No Brasil, ocorrem 1 milhão de abortos induzidos por ano. A cada dois dias uma mulher morre por aborto inseguro e pelo mesmo motivo são 250 mil internações de no SUS (Sistema Único de Saúde) por ano. Todos os dados de acordo com o Conselho Federal de Enfermagem (Cofen).
Segundo o Código Penal Brasileiro, o aborto é permitido apenas em três condições: quando a gestação é consequência de um estupro; em caso de risco de vida para a mãe ou quando o feto é acéfalo.
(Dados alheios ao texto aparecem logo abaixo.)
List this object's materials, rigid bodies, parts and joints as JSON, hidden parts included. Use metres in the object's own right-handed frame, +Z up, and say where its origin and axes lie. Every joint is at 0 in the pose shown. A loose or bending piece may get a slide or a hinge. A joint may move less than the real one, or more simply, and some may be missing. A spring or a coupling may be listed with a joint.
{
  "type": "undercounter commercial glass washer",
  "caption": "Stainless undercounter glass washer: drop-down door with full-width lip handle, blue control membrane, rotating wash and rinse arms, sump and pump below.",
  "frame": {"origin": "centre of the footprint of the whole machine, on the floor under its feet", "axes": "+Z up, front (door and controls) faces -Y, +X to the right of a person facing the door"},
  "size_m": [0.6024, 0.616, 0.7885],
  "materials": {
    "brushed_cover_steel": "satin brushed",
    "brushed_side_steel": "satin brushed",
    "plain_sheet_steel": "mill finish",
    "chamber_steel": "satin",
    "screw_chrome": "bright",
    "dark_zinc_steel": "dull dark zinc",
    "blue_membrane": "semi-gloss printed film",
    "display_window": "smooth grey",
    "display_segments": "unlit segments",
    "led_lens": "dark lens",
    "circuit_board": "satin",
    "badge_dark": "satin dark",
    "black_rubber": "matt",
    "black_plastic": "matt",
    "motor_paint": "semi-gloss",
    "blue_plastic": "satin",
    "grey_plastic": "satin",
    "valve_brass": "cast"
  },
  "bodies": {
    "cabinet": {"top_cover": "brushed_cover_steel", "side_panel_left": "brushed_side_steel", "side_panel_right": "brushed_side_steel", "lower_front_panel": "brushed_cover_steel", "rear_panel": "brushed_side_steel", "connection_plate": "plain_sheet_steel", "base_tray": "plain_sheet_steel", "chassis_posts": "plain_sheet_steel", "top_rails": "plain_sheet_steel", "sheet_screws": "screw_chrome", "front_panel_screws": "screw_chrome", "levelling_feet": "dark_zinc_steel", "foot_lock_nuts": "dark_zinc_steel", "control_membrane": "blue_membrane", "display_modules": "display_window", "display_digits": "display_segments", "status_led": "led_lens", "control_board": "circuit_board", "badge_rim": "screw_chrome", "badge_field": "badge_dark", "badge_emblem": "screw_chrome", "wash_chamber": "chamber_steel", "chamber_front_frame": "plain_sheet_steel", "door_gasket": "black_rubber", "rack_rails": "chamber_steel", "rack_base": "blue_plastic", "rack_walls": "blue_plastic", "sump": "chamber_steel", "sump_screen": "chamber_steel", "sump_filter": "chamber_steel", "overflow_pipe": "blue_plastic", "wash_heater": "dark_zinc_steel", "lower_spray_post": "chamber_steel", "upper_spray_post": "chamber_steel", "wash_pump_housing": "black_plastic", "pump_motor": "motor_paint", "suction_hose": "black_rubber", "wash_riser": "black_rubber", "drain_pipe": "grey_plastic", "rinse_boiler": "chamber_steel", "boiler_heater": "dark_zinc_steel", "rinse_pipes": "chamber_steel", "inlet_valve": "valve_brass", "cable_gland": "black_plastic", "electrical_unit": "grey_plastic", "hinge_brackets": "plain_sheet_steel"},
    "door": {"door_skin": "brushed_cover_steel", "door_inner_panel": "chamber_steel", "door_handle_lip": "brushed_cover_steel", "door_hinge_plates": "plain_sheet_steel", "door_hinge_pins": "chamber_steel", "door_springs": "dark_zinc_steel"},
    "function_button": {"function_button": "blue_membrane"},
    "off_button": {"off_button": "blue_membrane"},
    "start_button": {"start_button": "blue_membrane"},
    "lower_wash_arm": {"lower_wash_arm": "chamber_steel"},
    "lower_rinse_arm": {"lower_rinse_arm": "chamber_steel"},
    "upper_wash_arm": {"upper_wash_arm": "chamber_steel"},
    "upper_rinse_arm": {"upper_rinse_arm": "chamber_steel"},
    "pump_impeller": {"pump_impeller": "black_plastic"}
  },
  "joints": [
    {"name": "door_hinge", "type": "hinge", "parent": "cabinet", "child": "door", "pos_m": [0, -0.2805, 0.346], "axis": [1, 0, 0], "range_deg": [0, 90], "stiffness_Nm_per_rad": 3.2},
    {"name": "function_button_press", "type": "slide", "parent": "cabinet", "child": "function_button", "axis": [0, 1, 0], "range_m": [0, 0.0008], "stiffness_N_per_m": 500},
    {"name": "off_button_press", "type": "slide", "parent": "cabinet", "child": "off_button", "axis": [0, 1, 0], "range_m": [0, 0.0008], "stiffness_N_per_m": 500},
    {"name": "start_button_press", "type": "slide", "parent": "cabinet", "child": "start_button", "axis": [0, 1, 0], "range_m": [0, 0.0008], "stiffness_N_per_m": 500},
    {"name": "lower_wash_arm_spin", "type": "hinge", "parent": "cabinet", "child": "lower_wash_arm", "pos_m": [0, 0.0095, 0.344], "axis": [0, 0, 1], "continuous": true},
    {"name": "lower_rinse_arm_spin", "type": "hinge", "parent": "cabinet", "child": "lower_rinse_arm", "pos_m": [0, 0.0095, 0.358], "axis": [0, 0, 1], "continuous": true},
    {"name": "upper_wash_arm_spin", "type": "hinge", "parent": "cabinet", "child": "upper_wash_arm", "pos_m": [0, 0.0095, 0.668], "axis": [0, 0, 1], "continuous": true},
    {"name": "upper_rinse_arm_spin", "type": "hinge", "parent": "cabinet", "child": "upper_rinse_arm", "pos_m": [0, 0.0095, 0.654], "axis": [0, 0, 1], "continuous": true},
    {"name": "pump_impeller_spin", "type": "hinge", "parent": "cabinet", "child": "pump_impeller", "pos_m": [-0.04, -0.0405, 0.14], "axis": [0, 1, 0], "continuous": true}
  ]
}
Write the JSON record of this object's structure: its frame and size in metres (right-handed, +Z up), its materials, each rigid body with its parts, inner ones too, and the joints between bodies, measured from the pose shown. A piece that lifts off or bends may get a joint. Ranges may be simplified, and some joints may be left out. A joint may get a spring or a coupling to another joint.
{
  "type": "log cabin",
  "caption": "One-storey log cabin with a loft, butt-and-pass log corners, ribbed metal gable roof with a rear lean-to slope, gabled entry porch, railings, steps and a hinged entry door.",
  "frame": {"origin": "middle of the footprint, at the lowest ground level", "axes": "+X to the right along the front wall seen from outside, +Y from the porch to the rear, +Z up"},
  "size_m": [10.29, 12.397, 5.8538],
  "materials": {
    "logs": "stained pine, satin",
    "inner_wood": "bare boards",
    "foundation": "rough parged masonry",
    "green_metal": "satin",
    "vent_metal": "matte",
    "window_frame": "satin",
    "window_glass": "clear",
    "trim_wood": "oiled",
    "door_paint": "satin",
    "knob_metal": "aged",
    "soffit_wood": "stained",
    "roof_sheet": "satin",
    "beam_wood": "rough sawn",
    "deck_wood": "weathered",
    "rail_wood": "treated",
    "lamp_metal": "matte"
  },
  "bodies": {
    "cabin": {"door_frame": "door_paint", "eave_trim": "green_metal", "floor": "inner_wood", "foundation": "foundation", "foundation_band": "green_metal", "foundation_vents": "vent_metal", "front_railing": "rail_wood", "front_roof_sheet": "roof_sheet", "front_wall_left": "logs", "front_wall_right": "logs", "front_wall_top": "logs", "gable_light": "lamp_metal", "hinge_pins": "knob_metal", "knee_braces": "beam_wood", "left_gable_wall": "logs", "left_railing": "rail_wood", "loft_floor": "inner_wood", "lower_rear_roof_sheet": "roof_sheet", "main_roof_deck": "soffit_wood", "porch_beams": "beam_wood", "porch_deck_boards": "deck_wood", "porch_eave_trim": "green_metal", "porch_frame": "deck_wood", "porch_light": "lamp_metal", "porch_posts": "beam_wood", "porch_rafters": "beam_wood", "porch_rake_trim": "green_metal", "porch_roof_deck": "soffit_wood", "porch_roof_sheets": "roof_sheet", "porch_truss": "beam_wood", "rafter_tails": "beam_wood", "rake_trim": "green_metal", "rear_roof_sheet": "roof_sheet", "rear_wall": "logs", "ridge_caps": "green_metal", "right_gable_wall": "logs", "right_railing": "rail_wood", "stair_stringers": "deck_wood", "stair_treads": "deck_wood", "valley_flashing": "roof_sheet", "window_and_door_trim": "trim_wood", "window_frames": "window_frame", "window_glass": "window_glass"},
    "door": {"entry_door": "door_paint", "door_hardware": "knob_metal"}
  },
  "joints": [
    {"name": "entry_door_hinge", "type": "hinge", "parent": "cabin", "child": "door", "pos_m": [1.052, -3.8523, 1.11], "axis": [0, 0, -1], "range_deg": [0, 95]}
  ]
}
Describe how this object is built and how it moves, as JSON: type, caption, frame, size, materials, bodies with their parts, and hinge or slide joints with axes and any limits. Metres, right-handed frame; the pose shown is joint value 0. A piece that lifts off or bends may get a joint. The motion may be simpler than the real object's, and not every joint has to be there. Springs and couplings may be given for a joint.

O aborto é ilegal no Brasil porque é considerado crime contra a vida, porém é evidente que é uma realidade no país. A advogada Mariana Mattos explica: partindo da premissa que o aborto é uma realidade social, o Estado tem que incluir esse tipo de assistência no sistema de saúde. Dessa forma, o país só estará pronto para uma eventual legalização quando houver a conscientização de que o aborto faz parte da história da humanidade, e continua existindo. Daí o dever do Estado de garantir as condições médicas básicas para um aborto seguro, evitando inclusive o óbito da gestante.
O aborto é um assunto que gera polêmica e divergências de opiniões no mundo inteiro e é igualmente um problema, pois segundo site do governo francês uma mulher morre a cada nove minutos por aborto clandestino, no mundo. Dado que transita entre países desenvolvidos onde já é legalizado e países que possuem sérios problemas em relação à isso. Como a França e o Brasil, respectivamente.
Enquanto esse cenário se desenvolve no Brasil, em outros países o tema tem outra perspectiva. Como por exemplo na França, o aborto não só é legalizado como existem campanhas para tornar essa prática cada vez mais acessível para todas as mulheres. A estudante do Instituto de Estudos Políticos de Paris, Célia Chenin afirma: "A gente nasce e cresce aprendendo que aborto é algo normal. Até na escola a gente aprende que isso é um direito da mulher".
Em 1974 a então Ministra da Saúde, Simone Veil, realizou um discurso na Assembleia a favor da descriminalização do aborto, para que um ano depois, em 1975 fosse descriminalizado a Interrupção Voluntária de Gestação (IVG), como chamado na França. Portanto, hoje o aborto pode ser realizado até a 12ª semana de gestação, requisitado pela mulher, caso a mesma justifique não possuir condições sociais ou econômicas para se tornar mãe. Além disso, menores de 18 anos necessitam da autorização dos pais.
O procedimento muda de acordo com a quantidade de semanas da gestação, porém durante todo o processo (seja ele qual for) possui acompanhamento médico. E, a partir de 2013, o reembolso total dos custos do aborto é realizado pelo governo.
Um site do governo do Programa Planning Familial -que busca oferecer suporte para as mulheres - mostra dados que 35% das mulheres abortam, pelo o menos, uma vez na vida e 220 000 abortos são praticados todos os anos na França.
Existe toda uma cultura por trás dessas políticas e dessa prática no país europeu, uma conscientização e educação sexual para que a população lide com isso de uma forma mais racional. “Não é tabu, mas é algo difícil de viver. Todos querem ter essa liberdade mas ninguém quer que esse momento chegue.”, finalizou Célia.